Stated goal
Everything in the listing should be restated word for word.

Data
## start

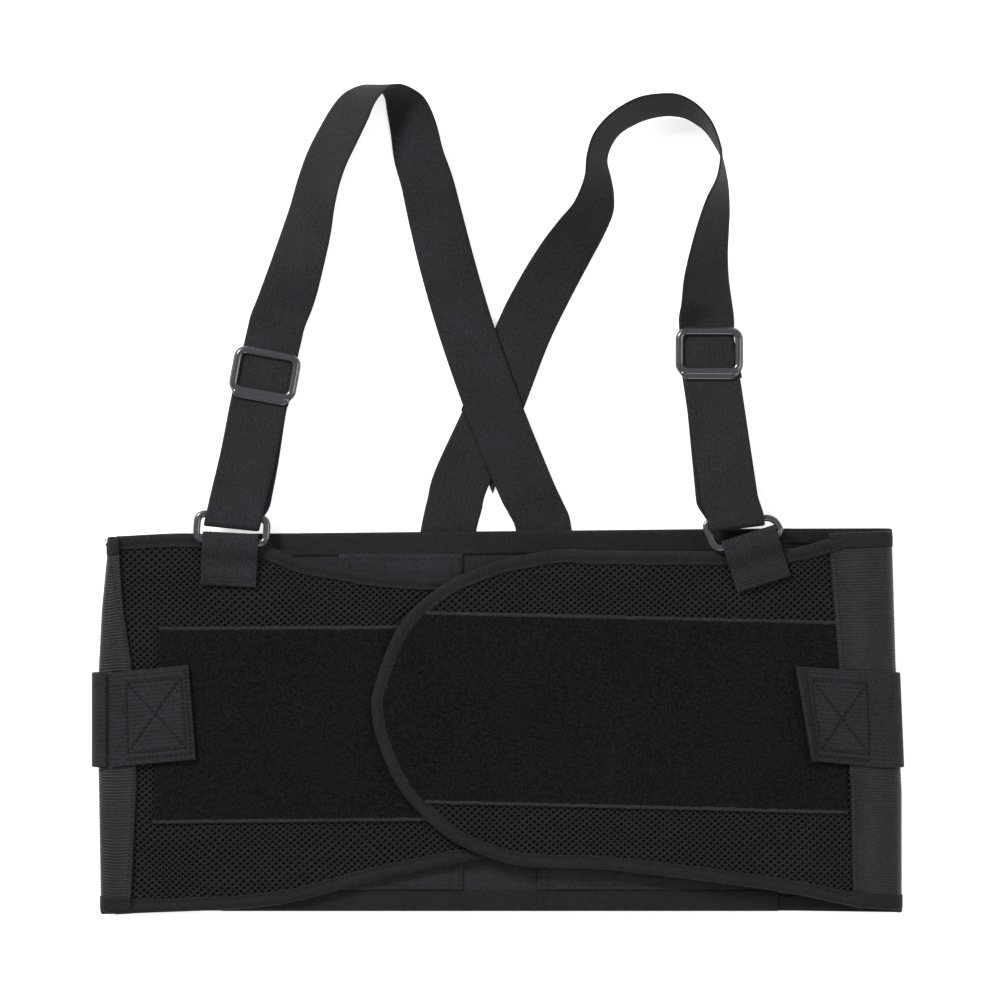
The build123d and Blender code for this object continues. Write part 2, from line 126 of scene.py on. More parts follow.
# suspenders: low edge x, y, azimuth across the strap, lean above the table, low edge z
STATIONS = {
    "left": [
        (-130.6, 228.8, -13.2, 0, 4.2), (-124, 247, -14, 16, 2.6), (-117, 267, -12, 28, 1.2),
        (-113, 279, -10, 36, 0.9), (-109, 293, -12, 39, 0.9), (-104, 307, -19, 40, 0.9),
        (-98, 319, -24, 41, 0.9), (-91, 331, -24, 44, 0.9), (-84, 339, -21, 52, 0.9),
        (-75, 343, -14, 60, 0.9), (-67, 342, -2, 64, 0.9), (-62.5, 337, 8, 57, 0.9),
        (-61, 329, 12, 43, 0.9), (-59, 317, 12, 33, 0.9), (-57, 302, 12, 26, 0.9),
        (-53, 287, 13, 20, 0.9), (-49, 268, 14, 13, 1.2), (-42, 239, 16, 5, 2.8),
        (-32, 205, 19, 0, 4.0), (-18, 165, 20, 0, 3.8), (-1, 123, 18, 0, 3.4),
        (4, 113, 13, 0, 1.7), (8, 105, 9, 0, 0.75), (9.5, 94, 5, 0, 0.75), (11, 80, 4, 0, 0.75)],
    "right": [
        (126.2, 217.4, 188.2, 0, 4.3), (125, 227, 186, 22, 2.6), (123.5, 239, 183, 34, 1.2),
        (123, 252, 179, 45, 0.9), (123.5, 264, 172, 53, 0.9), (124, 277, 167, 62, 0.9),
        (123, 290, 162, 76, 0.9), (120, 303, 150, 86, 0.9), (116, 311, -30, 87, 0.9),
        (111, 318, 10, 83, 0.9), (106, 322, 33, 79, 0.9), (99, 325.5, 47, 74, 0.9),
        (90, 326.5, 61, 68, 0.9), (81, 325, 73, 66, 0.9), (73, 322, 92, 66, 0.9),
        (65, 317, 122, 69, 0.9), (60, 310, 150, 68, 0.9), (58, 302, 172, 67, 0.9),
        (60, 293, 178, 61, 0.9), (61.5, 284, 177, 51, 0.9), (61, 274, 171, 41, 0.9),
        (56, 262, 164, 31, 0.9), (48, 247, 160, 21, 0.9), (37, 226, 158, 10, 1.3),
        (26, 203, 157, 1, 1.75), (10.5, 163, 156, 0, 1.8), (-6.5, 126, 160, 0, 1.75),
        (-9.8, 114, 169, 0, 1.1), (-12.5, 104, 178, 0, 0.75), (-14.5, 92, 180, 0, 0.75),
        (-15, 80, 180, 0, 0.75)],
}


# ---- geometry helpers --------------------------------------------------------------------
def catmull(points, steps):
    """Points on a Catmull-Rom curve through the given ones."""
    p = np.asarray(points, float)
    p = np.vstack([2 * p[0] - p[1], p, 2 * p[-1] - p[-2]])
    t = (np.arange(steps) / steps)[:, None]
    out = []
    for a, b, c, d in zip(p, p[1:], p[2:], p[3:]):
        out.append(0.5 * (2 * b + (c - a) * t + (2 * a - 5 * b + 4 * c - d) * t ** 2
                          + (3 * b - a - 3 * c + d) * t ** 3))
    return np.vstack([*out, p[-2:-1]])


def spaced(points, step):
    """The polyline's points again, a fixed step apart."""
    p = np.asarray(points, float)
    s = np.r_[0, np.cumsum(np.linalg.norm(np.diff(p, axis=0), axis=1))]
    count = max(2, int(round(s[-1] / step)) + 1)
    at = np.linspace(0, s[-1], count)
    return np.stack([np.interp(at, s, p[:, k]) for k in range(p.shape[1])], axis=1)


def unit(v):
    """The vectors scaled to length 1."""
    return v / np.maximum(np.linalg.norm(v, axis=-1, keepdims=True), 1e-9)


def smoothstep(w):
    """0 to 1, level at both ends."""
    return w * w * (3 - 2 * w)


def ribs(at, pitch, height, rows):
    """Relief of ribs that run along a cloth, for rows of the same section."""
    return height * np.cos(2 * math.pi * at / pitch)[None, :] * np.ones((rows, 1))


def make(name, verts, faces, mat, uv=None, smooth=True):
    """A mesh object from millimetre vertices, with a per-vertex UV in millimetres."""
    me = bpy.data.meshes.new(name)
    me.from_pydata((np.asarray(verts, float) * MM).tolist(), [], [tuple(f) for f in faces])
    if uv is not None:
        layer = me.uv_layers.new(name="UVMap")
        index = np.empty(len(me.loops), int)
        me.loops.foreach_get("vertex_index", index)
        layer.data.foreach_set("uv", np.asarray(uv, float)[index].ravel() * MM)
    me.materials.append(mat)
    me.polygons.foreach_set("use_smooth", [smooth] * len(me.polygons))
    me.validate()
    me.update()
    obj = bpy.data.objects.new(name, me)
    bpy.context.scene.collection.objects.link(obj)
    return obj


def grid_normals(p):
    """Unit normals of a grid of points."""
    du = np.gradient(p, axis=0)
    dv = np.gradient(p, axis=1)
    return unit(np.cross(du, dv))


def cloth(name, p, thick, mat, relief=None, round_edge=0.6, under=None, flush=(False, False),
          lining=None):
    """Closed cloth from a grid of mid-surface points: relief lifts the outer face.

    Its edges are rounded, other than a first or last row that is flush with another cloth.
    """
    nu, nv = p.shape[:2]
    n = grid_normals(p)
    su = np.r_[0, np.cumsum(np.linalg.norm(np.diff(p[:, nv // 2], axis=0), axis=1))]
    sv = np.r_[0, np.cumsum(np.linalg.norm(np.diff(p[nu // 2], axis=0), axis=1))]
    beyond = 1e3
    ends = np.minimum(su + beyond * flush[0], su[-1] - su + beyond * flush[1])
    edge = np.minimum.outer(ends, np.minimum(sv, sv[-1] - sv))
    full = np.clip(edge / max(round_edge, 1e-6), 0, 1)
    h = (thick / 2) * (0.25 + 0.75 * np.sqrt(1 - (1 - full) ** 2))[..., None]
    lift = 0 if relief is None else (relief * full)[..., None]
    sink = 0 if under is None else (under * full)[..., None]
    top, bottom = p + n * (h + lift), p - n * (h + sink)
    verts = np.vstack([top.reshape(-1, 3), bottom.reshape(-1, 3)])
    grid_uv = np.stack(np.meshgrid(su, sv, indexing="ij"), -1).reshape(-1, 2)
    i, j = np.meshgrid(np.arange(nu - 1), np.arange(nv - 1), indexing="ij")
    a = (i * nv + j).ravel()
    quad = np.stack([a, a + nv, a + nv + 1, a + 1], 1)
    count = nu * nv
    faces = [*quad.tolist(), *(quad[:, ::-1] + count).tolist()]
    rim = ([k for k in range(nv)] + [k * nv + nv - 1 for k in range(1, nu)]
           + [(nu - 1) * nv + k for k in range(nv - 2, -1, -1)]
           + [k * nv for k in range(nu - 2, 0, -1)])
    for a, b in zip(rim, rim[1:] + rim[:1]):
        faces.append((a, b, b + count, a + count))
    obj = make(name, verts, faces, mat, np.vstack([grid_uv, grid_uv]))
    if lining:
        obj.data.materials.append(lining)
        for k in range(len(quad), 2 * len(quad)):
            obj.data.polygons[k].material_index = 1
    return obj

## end

Finished answer
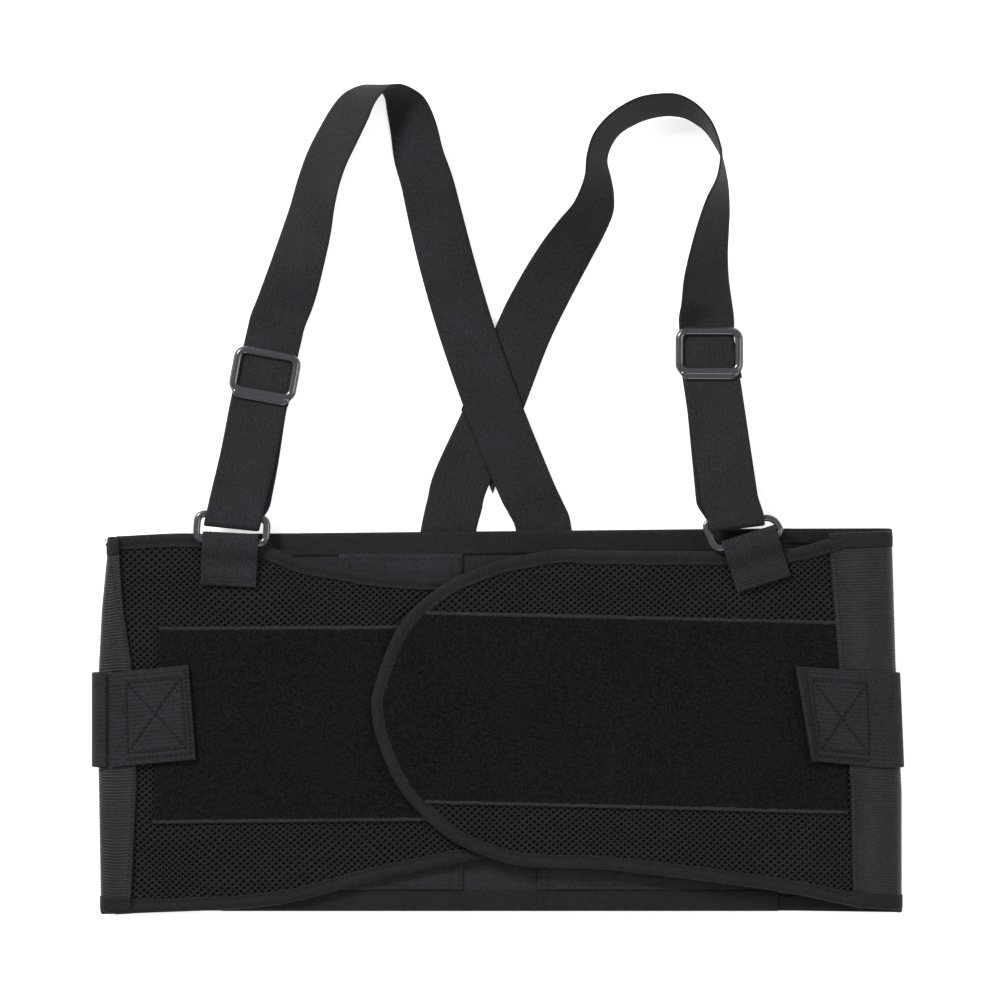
The build123d and Blender code for this object continues. Write part 2, from line 126 of scene.py on. More parts follow.
# suspenders: low edge x, y, azimuth across the strap, lean above the table, low edge z
STATIONS = {
    "left": [
        (-130.6, 228.8, -13.2, 0, 4.2), (-124, 247, -14, 16, 2.6), (-117, 267, -12, 28, 1.2),
        (-113, 279, -10, 36, 0.9), (-109, 293, -12, 39, 0.9), (-104, 307, -19, 40, 0.9),
        (-98, 319, -24, 41, 0.9), (-91, 331, -24, 44, 0.9), (-84, 339, -21, 52, 0.9),
        (-75, 343, -14, 60, 0.9), (-67, 342, -2, 64, 0.9), (-62.5, 337, 8, 57, 0.9),
        (-61, 329, 12, 43, 0.9), (-59, 317, 12, 33, 0.9), (-57, 302, 12, 26, 0.9),
        (-53, 287, 13, 20, 0.9), (-49, 268, 14, 13, 1.2), (-42, 239, 16, 5, 2.8),
        (-32, 205, 19, 0, 4.0), (-18, 165, 20, 0, 3.8), (-1, 123, 18, 0, 3.4),
        (4, 113, 13, 0, 1.7), (8, 105, 9, 0, 0.75), (9.5, 94, 5, 0, 0.75), (11, 80, 4, 0, 0.75)],
    "right": [
        (126.2, 217.4, 188.2, 0, 4.3), (125, 227, 186, 22, 2.6), (123.5, 239, 183, 34, 1.2),
        (123, 252, 179, 45, 0.9), (123.5, 264, 172, 53, 0.9), (124, 277, 167, 62, 0.9),
        (123, 290, 162, 76, 0.9), (120, 303, 150, 86, 0.9), (116, 311, -30, 87, 0.9),
        (111, 318, 10, 83, 0.9), (106, 322, 33, 79, 0.9), (99, 325.5, 47, 74, 0.9),
        (90, 326.5, 61, 68, 0.9), (81, 325, 73, 66, 0.9), (73, 322, 92, 66, 0.9),
        (65, 317, 122, 69, 0.9), (60, 310, 150, 68, 0.9), (58, 302, 172, 67, 0.9),
        (60, 293, 178, 61, 0.9), (61.5, 284, 177, 51, 0.9), (61, 274, 171, 41, 0.9),
        (56, 262, 164, 31, 0.9), (48, 247, 160, 21, 0.9), (37, 226, 158, 10, 1.3),
        (26, 203, 157, 1, 1.75), (10.5, 163, 156, 0, 1.8), (-6.5, 126, 160, 0, 1.75),
        (-9.8, 114, 169, 0, 1.1), (-12.5, 104, 178, 0, 0.75), (-14.5, 92, 180, 0, 0.75),
        (-15, 80, 180, 0, 0.75)],
}


# ---- geometry helpers --------------------------------------------------------------------
def catmull(points, steps):
    """Points on a Catmull-Rom curve through the given ones."""
    p = np.asarray(points, float)
    p = np.vstack([2 * p[0] - p[1], p, 2 * p[-1] - p[-2]])
    t = (np.arange(steps) / steps)[:, None]
    out = []
    for a, b, c, d in zip(p, p[1:], p[2:], p[3:]):
        out.append(0.5 * (2 * b + (c - a) * t + (2 * a - 5 * b + 4 * c - d) * t ** 2
                          + (3 * b - a - 3 * c + d) * t ** 3))
    return np.vstack([*out, p[-2:-1]])


def spaced(points, step):
    """The polyline's points again, a fixed step apart."""
    p = np.asarray(points, float)
    s = np.r_[0, np.cumsum(np.linalg.norm(np.diff(p, axis=0), axis=1))]
    count = max(2, int(round(s[-1] / step)) + 1)
    at = np.linspace(0, s[-1], count)
    return np.stack([np.interp(at, s, p[:, k]) for k in range(p.shape[1])], axis=1)


def unit(v):
    """The vectors scaled to length 1."""
    return v / np.maximum(np.linalg.norm(v, axis=-1, keepdims=True), 1e-9)


def smoothstep(w):
    """0 to 1, level at both ends."""
    return w * w * (3 - 2 * w)


def ribs(at, pitch, height, rows):
    """Relief of ribs that run along a cloth, for rows of the same section."""
    return height * np.cos(2 * math.pi * at / pitch)[None, :] * np.ones((rows, 1))


def make(name, verts, faces, mat, uv=None, smooth=True):
    """A mesh object from millimetre vertices, with a per-vertex UV in millimetres."""
    me = bpy.data.meshes.new(name)
    me.from_pydata((np.asarray(verts, float) * MM).tolist(), [], [tuple(f) for f in faces])
    if uv is not None:
        layer = me.uv_layers.new(name="UVMap")
        index = np.empty(len(me.loops), int)
        me.loops.foreach_get("vertex_index", index)
        layer.data.foreach_set("uv", np.asarray(uv, float)[index].ravel() * MM)
    me.materials.append(mat)
    me.polygons.foreach_set("use_smooth", [smooth] * len(me.polygons))
    me.validate()
    me.update()
    obj = bpy.data.objects.new(name, me)
    bpy.context.scene.collection.objects.link(obj)
    return obj


def grid_normals(p):
    """Unit normals of a grid of points."""
    du = np.gradient(p, axis=0)
    dv = np.gradient(p, axis=1)
    return unit(np.cross(du, dv))


def cloth(name, p, thick, mat, relief=None, round_edge=0.6, under=None, flush=(False, False),
          lining=None):
    """Closed cloth from a grid of mid-surface points: relief lifts the outer face.

    Its edges are rounded, other than a first or last row that is flush with another cloth.
    """
    nu, nv = p.shape[:2]
    n = grid_normals(p)
    su = np.r_[0, np.cumsum(np.linalg.norm(np.diff(p[:, nv // 2], axis=0), axis=1))]
    sv = np.r_[0, np.cumsum(np.linalg.norm(np.diff(p[nu // 2], axis=0), axis=1))]
    beyond = 1e3
    ends = np.minimum(su + beyond * flush[0], su[-1] - su + beyond * flush[1])
    edge = np.minimum.outer(ends, np.minimum(sv, sv[-1] - sv))
    full = np.clip(edge / max(round_edge, 1e-6), 0, 1)
    h = (thick / 2) * (0.25 + 0.75 * np.sqrt(1 - (1 - full) ** 2))[..., None]
    lift = 0 if relief is None else (relief * full)[..., None]
    sink = 0 if under is None else (under * full)[..., None]
    top, bottom = p + n * (h + lift), p - n * (h + sink)
    verts = np.vstack([top.reshape(-1, 3), bottom.reshape(-1, 3)])
    grid_uv = np.stack(np.meshgrid(su, sv, indexing="ij"), -1).reshape(-1, 2)
    i, j = np.meshgrid(np.arange(nu - 1), np.arange(nv - 1), indexing="ij")
    a = (i * nv + j).ravel()
    quad = np.stack([a, a + nv, a + nv + 1, a + 1], 1)
    count = nu * nv
    faces = [*quad.tolist(), *(quad[:, ::-1] + count).tolist()]
    rim = ([k for k in range(nv)] + [k * nv + nv - 1 for k in range(1, nu)]
           + [(nu - 1) * nv + k for k in range(nv - 2, -1, -1)]
           + [k * nv for k in range(nu - 2, 0, -1)])
    for a, b in zip(rim, rim[1:] + rim[:1]):
        faces.append((a, b, b + count, a + count))
    obj = make(name, verts, faces, mat, np.vstack([grid_uv, grid_uv]))
    if lining:
        obj.data.materials.append(lining)
        for k in range(len(quad), 2 * len(quad)):
            obj.data.polygons[k].material_index = 1
    return obj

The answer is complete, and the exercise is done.